Sudah ada pelajaran praktek tahun 2004 dan Undang-Undang tahun 2008, namun perilaku masyarakat Indonesia tetap tidak bertanggungjawab terhadap sampahnya. Masyarakat merasa tidak perlu ikut bertanggungjawab terhadap pengelolaan sampahnya karena menganggap itu adalah tanggungjawab pemerintah. Hal ini terlihat ketika individu berada di dekat tumpukan sampah yang tidak terurus. Ia mungkin akan berpikir, “Mengapa saya harus ikut bertanggungjawab? Padahal sampah saya porsinya kecil, sedangkan tetangga porsinya besar. Seharusnya dialah yang harus bertanggungjawab, bukan saya”. Terjadilah peristiwa pengaburan tanggung jawab (diffusion of responsibility) dalam hal sampah. Padahal, sesungguhnya, sampah adalah tanggung jawab individu, tidak hanya pemerintah atau masyarakat.
Sulitkah perilaku bertanggungjawab pada sampah sendiri? Sangat sederhana, lakukanlah reduce atau kurangi sampah. Bila berbelanja, bawalah tas sendiri sehingga tidak perlu menggunakan kantung plastik dari penjual. Kalau pun harus memproduksi sampah, maka lakukanlah pemilahan.
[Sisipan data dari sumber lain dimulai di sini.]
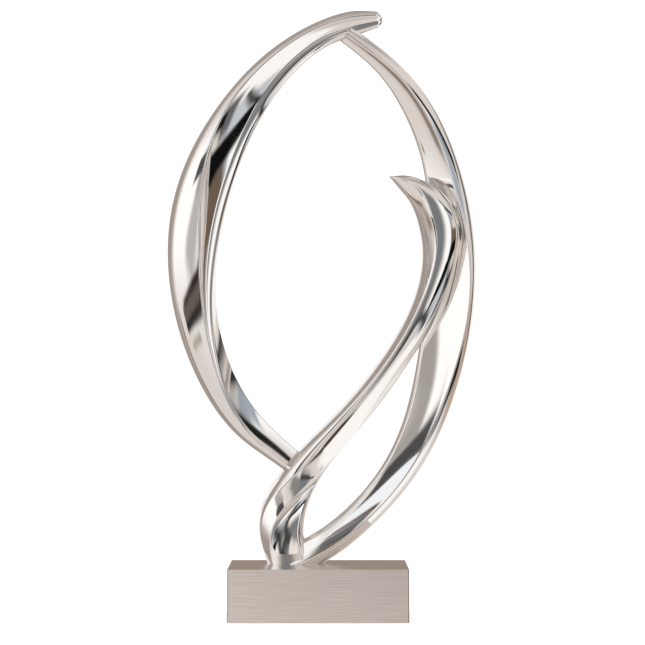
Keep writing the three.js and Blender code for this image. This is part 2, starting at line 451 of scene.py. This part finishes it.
@dataclass
class Crescent(Band):
    """The left band: a crescent with a ridge down its face and a raised lip on its inside."""

    name: ClassVar[str] = "crescent"
    node: ClassVar[str] = "crescent_band"
    fields: ClassVar[tuple[str, ...]] = (
        "x", "z", "y", "wide", "deep", "ridge", "lip_outer", "lip_inner", "lip_depth", "back_depth",
    )
    stations: ClassVar[tuple[tuple[float, ...], ...]] = (
        (-12.0, 143.0, 20, 23.0, 22, 0.50, 0.46, 0.38, 0.97, 0.05),
        (-42.7, 167.0, 18, 26.3, 25, 0.46, 0.42, 0.33, 0.97, 0.05),
        (-69.4, 190.1, 16, 31.5, 28, 0.34, 0.29, 0.18, 0.97, 0.02),
        (-108.7, 252.3, 14, 37.7, 33, -0.22, -0.29, -0.48, 0.92, -0.05),
        (-127.0, 329.8, 13, 46.8, 38, -0.40, -0.60, -0.88, 0.74, -0.15),
        (-120.7, 413.1, 13, 54.8, 42, -0.09, -0.63, -0.95, 0.26, -0.35),
        (-87.5, 496.6, 13, 46.3, 37, 0.45, -0.58, -0.97, 0.10, -0.45),
        (-25.8, 569.7, 13, 31.1, 27, 0.46, -0.34, -0.97, 0.30, -0.40),
        (13.2, 592.8, 13, 26.1, 23, 0.40, -0.30, -0.97, 0.40, -0.35),
        (38.7, 600.3, 13, 24.0, 21, 0.34, -0.30, -0.97, 0.45, -0.35),
        (57.8, 603.4, 13, 17.0, 16, 0.32, -0.30, -0.97, 0.45, -0.35),
    )
    tip_form: ClassVar[TipForm] = TipForm.ROUND
    tip_mm: ClassVar[float] = 7.5
    lip_step: float = 0.18
    face_hollow: float = -0.10
    lip_swell: float = 0.16
    inner_hollow: float = -0.04

    def corners(self, at: Values) -> list[Corner]:
        """The section's corners, as Band.corners says."""
        ridge = (at["ridge"], 1.0, 1.4)
        lip_outer = (at["lip_outer"], at["lip_depth"], 0.8)
        lip_inner = (at["lip_inner"], at["lip_depth"] - self.lip_step, 0.8)
        inside = (-1.0, at["back_depth"], 1.5)
        hollow = self.face_hollow * min(1.0, (at["ridge"] - at["lip_outer"]) * 3)
        return [
            (1.0, 0.76, SOFT), ridge, swell(ridge, lip_outer, hollow), lip_outer,
            swell(lip_outer, lip_inner, self.lip_swell), lip_inner,
            swell(lip_inner, inside, self.inner_hollow), inside,
            (-0.62, -0.98, SOFT), (0.45, -1.12, SOFT), (1.0, -0.62, SOFT),
        ]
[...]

Pisahkan sampah organik dengan anorganik. Selanjutnya jadilah nasabah bank sampah, untuk menyalurkan sampah anorganik. Lakukanlah reuse, misalnya menggunakan kembali kantung plastik dari toko untuk membungkus barang-barang. Lakukanlah recycle yakni mendaur ulang sampah organik produksi sendiri, menjadi kompos. Membuat kompos sangat mudah, cukup kuburlah sisa makanan di pot tanaman dan diberi tanah. Sebulan kemudian, kompos sudah bisa digunakan. Bila masyarakat bisa berperilaku 3R, maka fungsi TPA hanya untuk sampah residu saja sehingga TPA tidak terbakar lagi.
Referensi:
Jumiarni, D., Putri, R.Z.E. & Anggraini, N. (2020). Penerapan tekonologi kompos Takakura bagi masyarakat Desa Tanjung Terdana Kecamatan Pondok Kubang Bengkulu Tangah sebagai upaya pemberdayaan masyarakat sadar lingkungan. Dharma Raflesia: Jurnal Ilmiah Pengembangan dan Penerapan IPTEKS. 18(1), 63-70.
Shodiq, M.F. (2021). Jogo tonggo efektivitas kearifan lokal: Solusi pandemi Covid-19. SALAM Jurnal Sosial dan Budaya Syar-i. 8(2), 423-440. DOI: 10.15408/sjsbs.v8i2.19412.
Wheeler, K. (2013). The largest environmental movement: Recycling and consumption work in Sweden. Cresi Working Paper. 2, 1-38.